There is also a painting in the exhibit which mimics Gerard ter Borch’s portrait of Jacob de Graeff, which inspired Wiley’s portrait of Brincel Kape’li Wiggins Jr, who is wearing a Ferguson hat as a way of showing the city in a positive light.

Wiley, who grew up in South Central Los Angeles in the 1980s, had an a-ha moment when he first saw the works of Kerry James Marshall in a museum when he was young – it proved to him that African American figures belonged on museum walls, too. He studied painting in Russia at the tender age of 12, chased down his Nigerian father at 20, graduated from Yale in 2001 and has been painting African Americans – including a commissioned portrait of Michael Jackson – as old masters icons since the early 2000s.
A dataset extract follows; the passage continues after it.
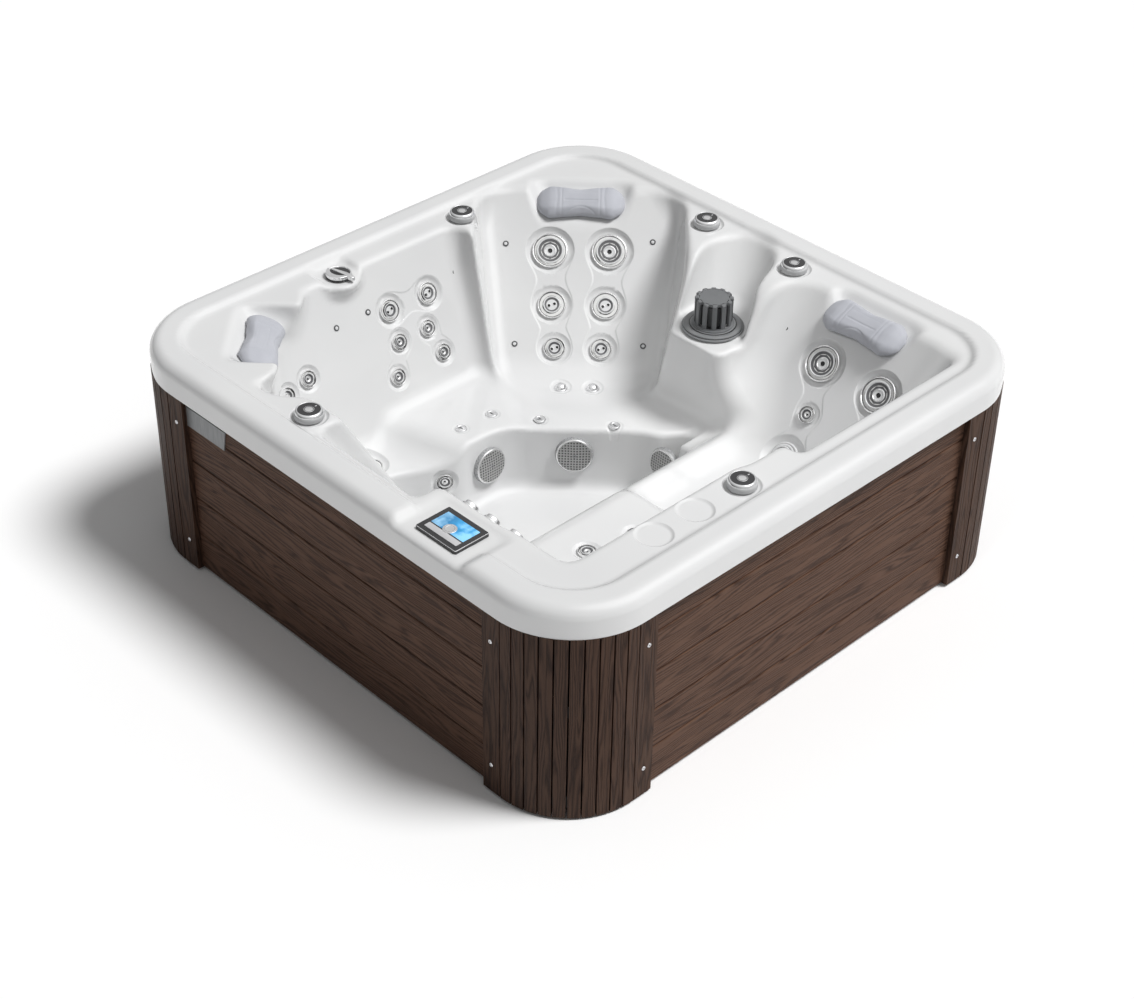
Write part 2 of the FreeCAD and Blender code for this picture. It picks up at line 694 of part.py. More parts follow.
def basket():
    """Slotted basket that lifts out of the flange; its skirt runs down into the canister."""
    outer = basket_radius
    inner = basket_radius - basket_wall
    low = canister_flange - basket_skirt_length
    top = low + basket_skirt_length + basket_height
    rest = filter_flange_height + seat_gap
    wide = basket_radius + basket_collar
    outline = [(outer, low), (outer, rest), (wide, rest), (wide, rest + basket_wall), (outer, rest + basket_wall),
               (outer, top), (inner, top), (inner, low)]
    body = faceted(outline, 2 * round_sides)
    slot = 2 * math.pi * basket_radius / basket_slots * slot_share
    cuts = []
    for k in range(basket_slots):
        blade = Part.makeBox(2 * basket_wall, slot, basket_height, V(inner - basket_wall / 2, -slot / 2, rest + 3 * basket_wall))
        cuts.append(blade.rotated(V(0, 0, 0), UP, 360 * (k + 0.5) / basket_slots))
    return body.cut(cuts)


def pillow():
    sections = []
    for x_share, wide_share, thick_share in pillow_section_shares:
        ring = [V(x_share * pillow_length, y * wide_share * pillow_height, z * thick_share * pillow_thickness)
                for y, z in pillow_crown_shares]
        sections.append(ring)
    faces = [polygon(sections[0]), polygon(sections[-1])]
    for left, right in zip(sections, sections[1:]):
        pairs = list(zip(left, right))
        for (a, b), (c, d) in zip(pairs, pairs[1:] + pairs[:1]):
            faces += [polygon([a, b, c]), polygon([b, d, c])]
    cushion = stitched(faces)
    for k in (-1, 0, 1):
        reach = pillow_thickness if k == 0 else 0.965 * pillow_thickness
        groove = Part.makeBox(channel_length, 2 * channel_radius, 2 * channel_radius, V(-channel_length / 2, -channel_radius, -channel_radius))
        groove.Placement = FreeCAD.Placement(V(0, k * channel_pitch, reach), FreeCAD.Rotation(V(1, 0, 0), 45)).multiply(groove.Placement)
        cushion = cushion.cut(groove)
    return cushion


def pillow_place(heading, reach_share, along_share):
    axis = outward(heading, pillow_lean) * -1
    side = turn(heading - 90)
    point = turn(heading) * (reach_share * half) + side * (along_share * half) + UP * pillow_recess_height
    return point + axis * seat_gap, axis, side


def panel():
    w, d, c = panel_width / 2, panel_depth / 2, panel_corner
    outline = [(-w + c, -d), (w - c, -d), (w, -d + c), (w, d - c), (w - c, d), (-w + c, d), (-w, d - c), (-w, -d + c)]
    body = prism(outline, panel_height, 0)
    rim = [edge for edge in body.Edges if min(v.Z for v in edge.Vertexes) > panel_height - seat_gap]
    body = body.makeChamfer(panel_bevel, rim)
    screen = box_at(screen_width, screen_depth, screen_recess + overrun, 0, screen_offset, panel_height - screen_recess)
    dial = faceted([(0, panel_height), (dial_radius, panel_height), (dial_radius, panel_height + dial_height),
                    (0, panel_height + dial_height)], dish_sides)
    return body.cut(screen).fuse(dial.translated(V(0, dial_offset, 0)))


def board_row():
    tops = [board_first_top + board_pitch * k for k in range(board_count - 1)] + [board_top]
    bottoms = [board_bottom] + [top + board_gap for top in tops[:-1]]
    length = 2 * post_line + post_width
    back = board_face - board_thickness
    boards = []
    for low, high in zip(bottoms, tops):
        points = [(back, low), (board_face - board_bevel, low), (board_face, low + board_bevel),
                  (board_face, high - board_bevel), (board_face - board_bevel, high), (back, high)]
        face = polygon([V(-length / 2, -y, z) for y, z in points])
        boards.append(face.extrude(V(length, 0, 0)))
    return boards


def slats():
    """Upright slats round one corner."""
    step = 90 / slat_count
    margin = math.degrees(slat_gap / slat_outer) / 2
    inner = slat_outer - slat_thickness
    made = []
    for k in range(slat_count):
        low, high = turn(k * step + margin - 90), turn((k + 1) * step - margin - 90)
        centre = V(corner_centre, -corner_centre, 0)
        corners = [low * inner, low * slat_outer, high * slat_outer, high * inner]
        outline = [(centre.x + point.x, centre.y + point.y) for point in corners]
        made.append(prism(outline, lip_bottom - seat_gap - board_bottom, board_bottom))
    return made


def corner_ring(bottom):
    """Bent backing for the slats, in as many flats as there are slats to two."""
    bends = slat_count // 2
    outer = slat_outer - slat_thickness - seat_gap
    rays = [turn(90 * k / bends - 90) for k in range(bends + 1)]
    reach = outer * math.cos(math.radians(90 / slat_count))
    points = [ray * reach for ray in rays] + [ray * (reach - rail_depth) for ray in reversed(rays)]
    return prism([(corner_centre + point.x, point.y - corner_centre) for point in points], rail_height, bottom)


def frame_pieces():
    """Rails, uprights and corner rings for one side; the panel recess clears the top rail."""
    low = pan_height + seat_gap
    high = deck_height - shell_wall - seat_gap - rail_height
    line = board_face - board_thickness - seat_gap - rail_depth / 2
    pieces = []
    for bottom in (low, high):
        pieces.append(box_at(2 * corner_centre, rail_depth, rail_height, 0, -line, bottom))
    for bottom in (low, mid_ring_height, high):
        pieces.append(corner_ring(bottom))
    for x in upright_lines:
        pieces.append(box_at(upright_width, rail_depth, high - low - rail_height, x, -line, low + rail_height))
    return pieces


def cabinet_frame():
    pieces = around(frame_pieces())
    notch = panel_recess(shell_wall + seat_gap)
    return [piece.cut(notch) if piece.distToShape(notch)[0] == 0 else piece for piece in pieces]


def octagon(half_width, corner, bottom, top):
    w, c = half_width, half_width - corner
    outline = [(c, -w), (w, -c), (w, c), (c, w), (-c, w), (-w, c), (-w, -c), (-c, -w)]
    return prism(outline, top - bottom, bottom)


def base_pan():
    edge = board_face - board_thickness - seat_gap
    pan = octagon(edge, pan_corner, 0, pan_height)
    well = octagon(edge - pan_rim, pan_corner, pan_floor, pan_height + overrun)
    x1, y1, x2, y2 = [share * half for share in pad_shares]
    pad = Part.makeBox(x2 - x1, y2 - y1, floor_height - shell_wall - seat_gap - pan_floor, V(x1, y1, pan_floor))
    return pan.cut(well).fuse(pad)


def motor():
    count = 4 * motor_fins
    points = []
    for k in range(count):
        radius = motor_radius + (motor_fin if k % 4 < 2 else 0)
        points.append(turn(360 * (k - 0.5) / count) * radius)
    body = polygon(points).extrude(UP * motor_length)
    bore = faceted([(0, 0), (rotor_shaft_radius + running_gap, 0), (rotor_shaft_radius + running_gap, motor_bore_length),
                    (0, motor_bore_length)], round_sides)
    body = placed(body.cut(bore.translated(UP * (motor_length - motor_bore_length))), pump_place - V(motor_length, 0, 0), V(1, 0, 0))
    foot_bottom = pan_floor + seat_gap
    foot = box_at(foot_length, foot_width, pump_axis_height - motor_radius / 2 - foot_bottom,
                  pump_place.x - motor_length / 2, pump_place.y, foot_bottom)
    return body.fuse(foot).removeSplitter()


def wet_end():
    """Pump casing round the impeller, open to the pipe in front and to the shaft behind."""
    shaft = rotor_shaft_radius + running_gap
    outline = [(shaft, 0), (volute_radius, 0), (volute_radius, volute_length), (pipe_radius, volute_length),
               (pipe_radius, volute_length - volute_wall), (volute_radius - volute_wall, volute_length - volute_wall),
               (volute_radius - volute_wall, volute_wall), (shaft, volute_wall)]
    body = faceted(outline, dish_sides)
    return placed(body, pump_place + V(seat_gap, 0, 0), V(1, 0, 0))


def rotor():
    start = volute_wall + 2 * running_gap
    radius = rotor_shaft_radius - running_gap / 4
    back = faceted([(0, start), (impeller_radius, start), (impeller_radius, start + impeller_plate), (0, start + impeller_plate)], dish_sides)
    length = motor_bore_length - overrun
    shaft = faceted([(0, -length), (radius, -length), (radius, start + impeller_plate), (0, start + impeller_plate)], round_sides)
    hub = faceted([(0, start + impeller_plate), (2 * radius, start + impeller_plate), (2 * radius, start + blade_height), (0, start + blade_height)], round_sides)
    wheel = back.fuse([shaft, hub])
    for k in range(impeller_blades):
        blade = Part.makeBox(impeller_radius - 2.5 * radius, blade_thickness, blade_height, V(1.5 * radius, 0, start + impeller_plate / 2))
        wheel = wheel.fuse(blade.rotated(V(0, 0, 0), UP, 360 * k / impeller_blades))
    return placed(wheel.removeSplitter(), pump_place + V(seat_gap, 0, 0), V(1, 0, 0))


def rod(radius, start, axis, length, sides):
    return placed(faceted([(0, 0), (radius, 0), (radius, length), (0, length)], sides), start, axis)


heater_start = V(heater_start_share * half, pump_place.y, pump_axis_height)


def heater():
    body = rod(heater_radius, heater_start, V(1, 0, 0), heater_length, round_sides)
    bottom = pan_floor + seat_gap
    for share in (0.2, 0.8):
        saddle = box_at(saddle_width, heater_radius, pump_axis_height - heater_radius / 2 - bottom,
                        heater_start.x + share * heater_length, heater_start.y, bottom)
        body = body.fuse(saddle)
    return body.removeSplitter()


def control_box():
    line = board_face - board_thickness - 2 * seat_gap - rail_depth - control_box_depth / 2
    middle = (upright_lines[-1] + upright_lines[-2]) / 2
    body = box_at(control_box_width, control_box_depth, control_box_height, middle, -line, control_box_bottom)
    lid = box_at(control_box_width - 2 * control_box_lid, control_box_lid, control_box_height - 2 * control_box_lid, middle,
                 control_box_depth / 2 + control_box_lid / 2 - line, control_box_bottom + control_box_lid)
    return body.fuse(lid)


def pipework():
    """Pipe from the pump to the heater, riser and manifold from the top of the casing, and the return."""
    ahead = V(1, 0, 0)
    start = pump_place + V(volute_length + 2 * seat_gap, 0, 0)
    pieces = [rod(pipe_radius, start, ahead, heater_start.x - seat_gap - start.x, round_sides)]
    base = pump_place + V(volute_length / 2, 0, volute_radius + seat_gap)
    rise = manifold_height - base.z
    riser = rod(pipe_radius, base, UP, rise + pipe_radius, round_sides)
    run = rod(pipe_radius, V(base.x + pipe_radius, base.y, manifold_height), ahead * -1, manifold_length, round_sides)
    pieces.append(riser.fuse(run).removeSplitter())
    tip = heater_start + V(heater_length + seat_gap, 0, 0)
    turn_x = tip.x + 2 * pipe_radius
    out = rod(pipe_radius, tip, ahead, 3 * pipe_radius, round_sides)
    back = rod(pipe_radius, V(turn_x, tip.y - pipe_radius, tip.z), V(0, 1, 0), 4 * pipe_radius, round_sides)
    pieces.append(out.fuse(back).removeSplitter())
    return pieces


gland_place = V(gland_place_share * half, board_face, gland_height)


def cable_gland():
    wide = gland_radius + volute_wall
    outline = [(gland_bore, -gland_length), (gland_radius, -gland_length), (gland_radius, seat_gap), (wide, seat_gap),
               (wide, gland_head), (gland_radius, gland_head + volute_wall), (gland_bore, gland_head + volute_wall)]
    return placed(faceted(outline, small_sides), gland_place, V(0, 1, 0))


write("shell", [shell()])
write("base_pan", [base_pan()])
write("cabinet_frame", cabinet_frame())
rows = board_row()
for count, side in enumerate(["front_boards", "right_boards", "back_boards", "left_boards"]):
    turned = [board.rotated(V(0, 0, 0), UP, 90 * count) for board in rows]
    if side == "back_boards":
        hole = rod(gland_radius + jet_hole_gap, gland_place - V(0, gland_length, 0), V(0, 1, 0), 2 * gland_length, small_sides)
        turned = [board.cut(hole) for board in turned]
    write(side, turned)
write("corner_slats", around(slats()))
posts = []
screws = []
screw = faceted([(0, 0), (screw_head_radius, 0), (screw_head_radius / 2, screw_head_height), (0, screw_head_height)], small_sides)
for x in (-post_line, post_line):
    posts.append(box_at(post_width, post_face - board_face - seat_gap, lip_bottom - seat_gap - board_bottom, x,
                        -(post_face + board_face + seat_gap) / 2, board_bottom))
    for share in screw_height_shares:
        screws.append(placed(screw, V(x, -post_face, share * lip_bottom), V(0, -1, 0)))
write("corner_posts", around(posts))
write("post_screws", around(screws))

bodies = []
for name, (size, point, axis) in jets.items():
    bodies.append(placed(jet_body(size), point, axis))
    bodies.append(placed(jet_nut(size), point - axis * (shell_wall + seat_gap), axis))
    write(name, [placed(jet_insert(size), point, axis)])
write("jet_bodies", bodies)
fixed = [placed(flush_fitting(), point, axis) for point, axis in floor_fittings + neck_fittings]
fixed += [placed(dome_fitting(), point, axis) for point, axis in dome_fittings + [dome_cap]]
fixed += [placed(spout_fitting(), point, axis) for point, axis in spout_fittings]
write("fixed_jets", fixed)
write("air_injectors", [placed(injector(), point, axis) for point, axis in injectors])
write("suction_covers", [placed(suction_cover(), point, axis) for point, axis in covers])

valves = [placed(valve_body(-cap_dish_depth), point, UP) for point in cap_places.values()]
valves.append(placed(valve_body(0.0), lever_place, UP))
write("valve_bodies", valves)
for name, point in cap_places.items():
    write(name, [placed(air_cap(), point - UP * cap_dish_depth, UP)])
write("diverter_lever", [placed(diverter_lever(), lever_place, UP)])

write("filter_canister", [placed(canister(), filter_place, UP)])
write("filter_flange", [placed(filter_flange(), filter_place, UP)])
write("filter_cartridge", [placed(cartridge(), filter_place, UP)])
write("skimmer_basket", [placed(basket(), filter_place, UP)])
for name, place in pillow_place_shares.items():
    write(name, [placed(pillow(), *pillow_place(*place))])
write("control_panel", [placed(panel(), panel_place + UP * seat_gap, UP)])

write("jet_pump_motor", [motor()])
write("jet_pump_wet_end", [wet_end()])
write("pump_rotor", [rotor()])
write("heater", [heater()])
write("control_box", [control_box()])
write("pipework", pipework())
write("cable_gland", [cable_gland()])
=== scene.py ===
"""Looks of the hot tub: moulded acrylic shell, detailed jets, fittings, cushions and boards on the CAD frame."""
import bpy
import bmesh
import json
import numpy as np
from math import copysign, cos, hypot, pi, radians, sin, tan
from mathutils import Matrix, Vector


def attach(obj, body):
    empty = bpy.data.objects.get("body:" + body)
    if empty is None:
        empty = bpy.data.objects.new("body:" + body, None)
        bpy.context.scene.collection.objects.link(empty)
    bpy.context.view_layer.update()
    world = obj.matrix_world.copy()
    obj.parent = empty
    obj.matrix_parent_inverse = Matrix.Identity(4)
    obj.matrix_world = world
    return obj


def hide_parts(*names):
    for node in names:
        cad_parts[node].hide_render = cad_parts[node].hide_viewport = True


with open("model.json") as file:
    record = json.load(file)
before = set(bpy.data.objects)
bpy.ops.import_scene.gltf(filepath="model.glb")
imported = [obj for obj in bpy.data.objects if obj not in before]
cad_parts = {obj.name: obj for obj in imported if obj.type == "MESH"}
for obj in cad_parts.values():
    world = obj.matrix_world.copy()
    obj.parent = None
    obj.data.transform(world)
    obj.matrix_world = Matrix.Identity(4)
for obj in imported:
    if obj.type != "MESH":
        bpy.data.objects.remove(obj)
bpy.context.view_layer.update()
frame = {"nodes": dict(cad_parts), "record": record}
scene = bpy.context.scene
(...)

“When you think of America itself and its own narratives, there are inspiring narratives and the notion of American exceptionalism,” said Wiley. “It’s the place where the world looks to for the best of human aspirations. That narrative is highly under question at this moment.”

Despite becoming royalty in his own respect, as Wiley’s star-studded lifestyle has him posing for selfies alongside Naomi Campbell and Prince Charles on Instagram, he sees his country differently now, compared with when he started painting professionally. “By virtue of our strength, we’re at this point of weakness and inability to see a lot of the folly that is set in the country,” he said. “I think there is an overbuilt privilege that starts to come into play and inability to feel empathy for perceived outsiders.”

Since his leafy Obama portrait was unveiled last year, his life has drastically changed. “I don’t have to explain what I do any more,” he said. “It makes it a lot easier, ‘He’s the guy who did that.’ It’s going to be on my headstone.”

As for his painting of three women he found at a pizza parlor, it’s a departure from where he first began – which was classically trained painting of white women. “So much of my upbringing as an artist was painting white women often displayed nude,” he said. “When I first started painting black women, it was a return home.”

While Wiley is known for choosing models that stand out to him, he can never predict what will work in the studio. But he does know one thing. “I think the starting point of my work is decidedly empathy,” he said. “All of it is a self-portrait. I never paint myself but, in the end, why am I going out of my way to choose these types of stories and narratives?

“It’s about seeing yourself in other people,” he said. “People forget America itself is a stand-in for a sense of aspiration the world holds on to. It’s a really sad day when the source of light criticizes light itself.”